Written task
Return each line holding the string "points".

^^^^^^^^^^^^^^^^

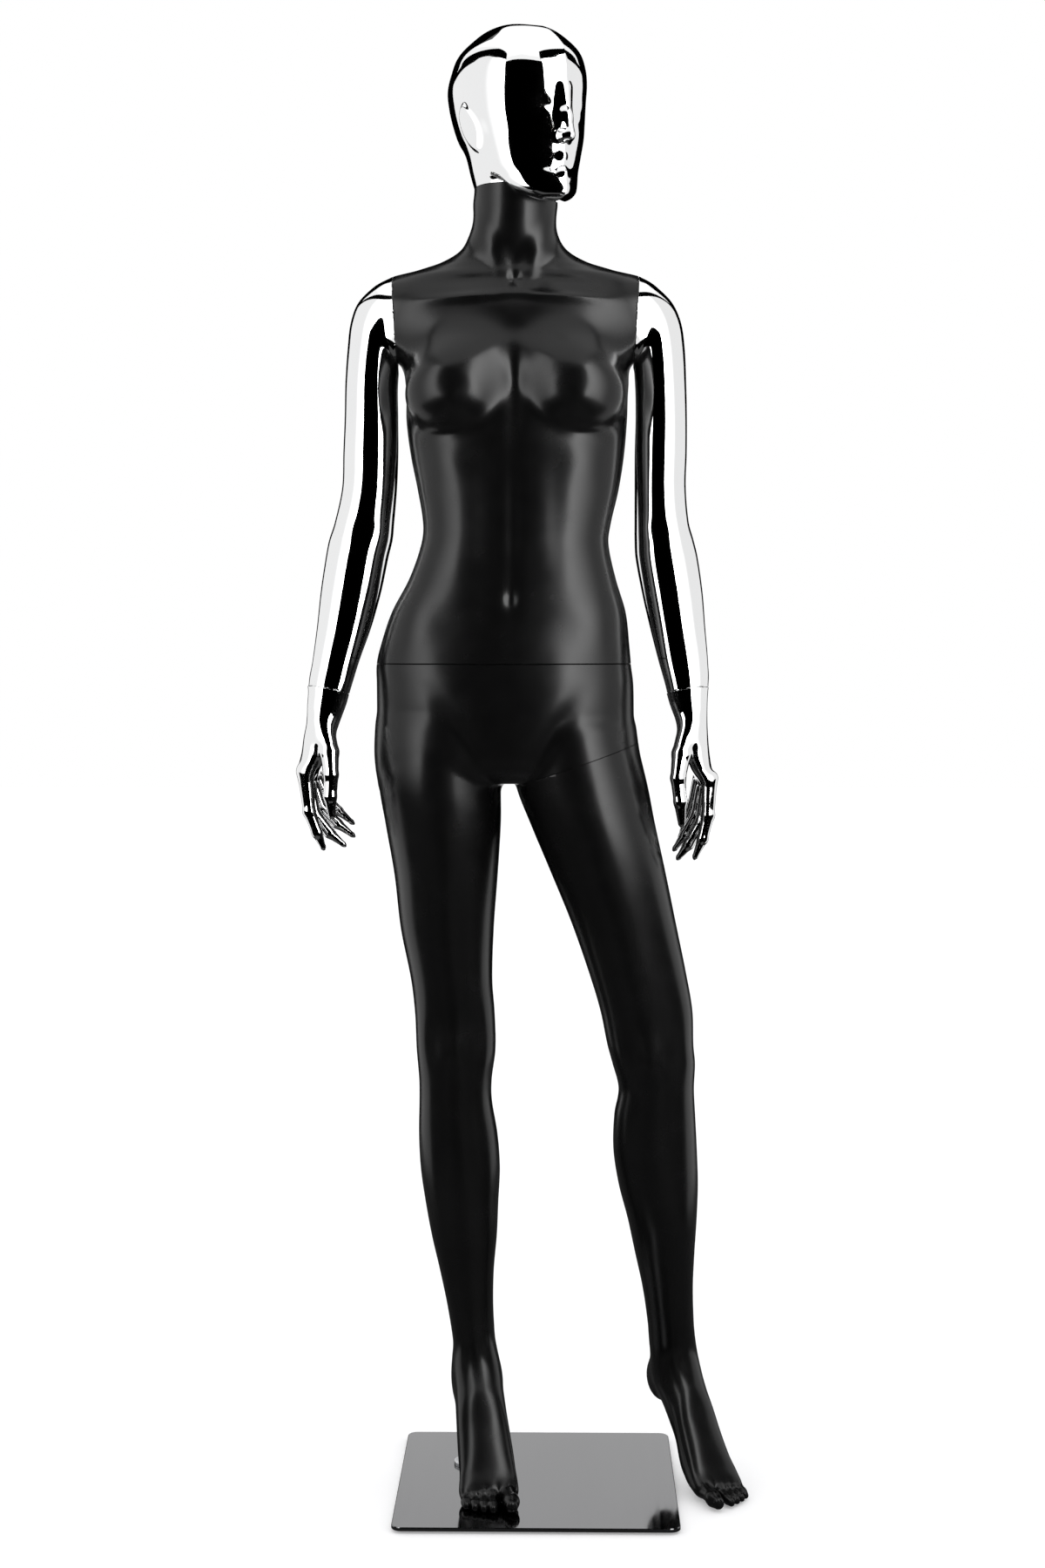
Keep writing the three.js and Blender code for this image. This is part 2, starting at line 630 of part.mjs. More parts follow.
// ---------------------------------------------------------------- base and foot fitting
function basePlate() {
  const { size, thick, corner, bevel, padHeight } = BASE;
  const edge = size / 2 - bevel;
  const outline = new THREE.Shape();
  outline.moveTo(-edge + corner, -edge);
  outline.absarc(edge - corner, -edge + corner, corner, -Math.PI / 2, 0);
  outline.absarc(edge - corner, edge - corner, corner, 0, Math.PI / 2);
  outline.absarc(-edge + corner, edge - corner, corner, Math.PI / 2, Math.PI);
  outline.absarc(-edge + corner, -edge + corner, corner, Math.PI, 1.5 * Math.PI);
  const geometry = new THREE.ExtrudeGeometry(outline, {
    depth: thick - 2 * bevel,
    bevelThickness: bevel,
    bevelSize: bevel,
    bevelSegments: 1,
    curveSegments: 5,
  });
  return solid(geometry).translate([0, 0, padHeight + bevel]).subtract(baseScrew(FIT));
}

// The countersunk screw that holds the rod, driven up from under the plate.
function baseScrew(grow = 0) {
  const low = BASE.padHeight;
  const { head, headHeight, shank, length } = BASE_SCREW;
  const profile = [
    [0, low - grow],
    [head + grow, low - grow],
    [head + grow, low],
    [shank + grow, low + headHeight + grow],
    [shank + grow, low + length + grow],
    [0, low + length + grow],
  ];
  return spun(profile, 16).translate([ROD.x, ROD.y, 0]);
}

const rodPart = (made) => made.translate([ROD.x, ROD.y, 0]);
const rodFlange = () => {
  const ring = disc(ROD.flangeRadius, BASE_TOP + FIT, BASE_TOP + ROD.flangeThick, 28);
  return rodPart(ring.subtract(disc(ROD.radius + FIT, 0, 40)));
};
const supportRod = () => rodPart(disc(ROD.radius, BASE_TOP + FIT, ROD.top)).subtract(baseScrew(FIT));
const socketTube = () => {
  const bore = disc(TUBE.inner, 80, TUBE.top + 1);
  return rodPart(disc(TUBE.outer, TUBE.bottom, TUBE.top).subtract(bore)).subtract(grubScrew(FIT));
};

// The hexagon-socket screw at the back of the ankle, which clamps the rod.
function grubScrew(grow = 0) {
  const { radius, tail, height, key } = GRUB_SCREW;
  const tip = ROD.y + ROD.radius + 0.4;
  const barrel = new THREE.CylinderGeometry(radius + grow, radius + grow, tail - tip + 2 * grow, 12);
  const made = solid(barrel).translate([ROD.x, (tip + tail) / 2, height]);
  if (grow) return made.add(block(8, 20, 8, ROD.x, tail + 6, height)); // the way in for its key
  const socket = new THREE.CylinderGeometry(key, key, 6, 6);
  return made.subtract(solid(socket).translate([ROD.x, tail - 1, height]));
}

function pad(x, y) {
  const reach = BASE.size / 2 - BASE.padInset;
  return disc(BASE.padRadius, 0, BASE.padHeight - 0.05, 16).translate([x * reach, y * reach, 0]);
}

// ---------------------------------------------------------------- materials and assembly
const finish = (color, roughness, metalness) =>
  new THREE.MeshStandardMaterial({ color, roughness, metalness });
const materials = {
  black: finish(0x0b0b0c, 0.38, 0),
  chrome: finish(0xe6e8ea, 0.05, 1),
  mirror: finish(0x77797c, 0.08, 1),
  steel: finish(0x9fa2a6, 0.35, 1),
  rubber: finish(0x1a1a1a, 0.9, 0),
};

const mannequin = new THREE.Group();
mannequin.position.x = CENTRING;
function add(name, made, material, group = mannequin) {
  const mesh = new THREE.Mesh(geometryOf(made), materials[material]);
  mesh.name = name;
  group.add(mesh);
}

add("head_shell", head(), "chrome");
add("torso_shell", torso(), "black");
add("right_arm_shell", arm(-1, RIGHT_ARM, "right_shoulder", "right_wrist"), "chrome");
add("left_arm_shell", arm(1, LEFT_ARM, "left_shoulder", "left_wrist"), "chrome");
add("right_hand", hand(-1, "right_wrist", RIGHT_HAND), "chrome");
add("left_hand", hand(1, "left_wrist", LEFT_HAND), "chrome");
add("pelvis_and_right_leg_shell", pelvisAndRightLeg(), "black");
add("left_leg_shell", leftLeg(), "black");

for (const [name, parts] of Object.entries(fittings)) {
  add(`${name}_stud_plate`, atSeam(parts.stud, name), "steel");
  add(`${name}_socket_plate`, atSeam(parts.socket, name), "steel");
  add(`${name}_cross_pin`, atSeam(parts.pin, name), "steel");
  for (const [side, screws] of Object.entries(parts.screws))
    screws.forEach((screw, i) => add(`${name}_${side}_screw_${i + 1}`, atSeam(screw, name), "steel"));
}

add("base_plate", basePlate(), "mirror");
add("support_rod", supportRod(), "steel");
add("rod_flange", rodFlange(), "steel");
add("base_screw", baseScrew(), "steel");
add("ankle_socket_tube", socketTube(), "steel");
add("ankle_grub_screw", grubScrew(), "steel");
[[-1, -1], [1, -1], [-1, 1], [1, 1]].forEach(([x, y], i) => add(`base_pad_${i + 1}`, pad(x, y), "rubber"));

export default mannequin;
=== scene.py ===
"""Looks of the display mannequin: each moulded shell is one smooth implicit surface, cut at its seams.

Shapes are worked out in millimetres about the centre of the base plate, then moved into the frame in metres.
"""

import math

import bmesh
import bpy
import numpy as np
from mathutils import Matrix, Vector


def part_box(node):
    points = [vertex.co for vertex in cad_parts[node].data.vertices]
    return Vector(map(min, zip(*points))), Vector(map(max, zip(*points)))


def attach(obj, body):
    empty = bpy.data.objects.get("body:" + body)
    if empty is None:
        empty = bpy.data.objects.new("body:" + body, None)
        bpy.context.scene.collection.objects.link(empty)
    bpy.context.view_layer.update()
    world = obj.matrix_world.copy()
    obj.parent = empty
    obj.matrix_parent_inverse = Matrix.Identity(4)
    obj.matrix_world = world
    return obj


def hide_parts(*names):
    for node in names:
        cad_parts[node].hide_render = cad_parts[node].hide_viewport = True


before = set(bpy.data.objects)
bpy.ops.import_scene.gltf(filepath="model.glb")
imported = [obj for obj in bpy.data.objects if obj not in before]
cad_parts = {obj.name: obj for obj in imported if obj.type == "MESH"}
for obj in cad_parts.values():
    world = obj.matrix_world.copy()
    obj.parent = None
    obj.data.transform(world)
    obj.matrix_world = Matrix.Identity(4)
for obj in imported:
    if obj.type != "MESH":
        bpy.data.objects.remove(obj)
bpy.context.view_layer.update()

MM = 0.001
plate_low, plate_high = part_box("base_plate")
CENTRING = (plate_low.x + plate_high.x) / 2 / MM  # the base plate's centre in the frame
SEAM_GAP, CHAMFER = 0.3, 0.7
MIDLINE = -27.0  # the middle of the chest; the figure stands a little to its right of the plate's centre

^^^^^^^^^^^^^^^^

Reply to the exercise
    points = [vertex.co for vertex in cad_parts[node].data.vertices]
    return Vector(map(min, zip(*points))), Vector(map(max, zip(*points)))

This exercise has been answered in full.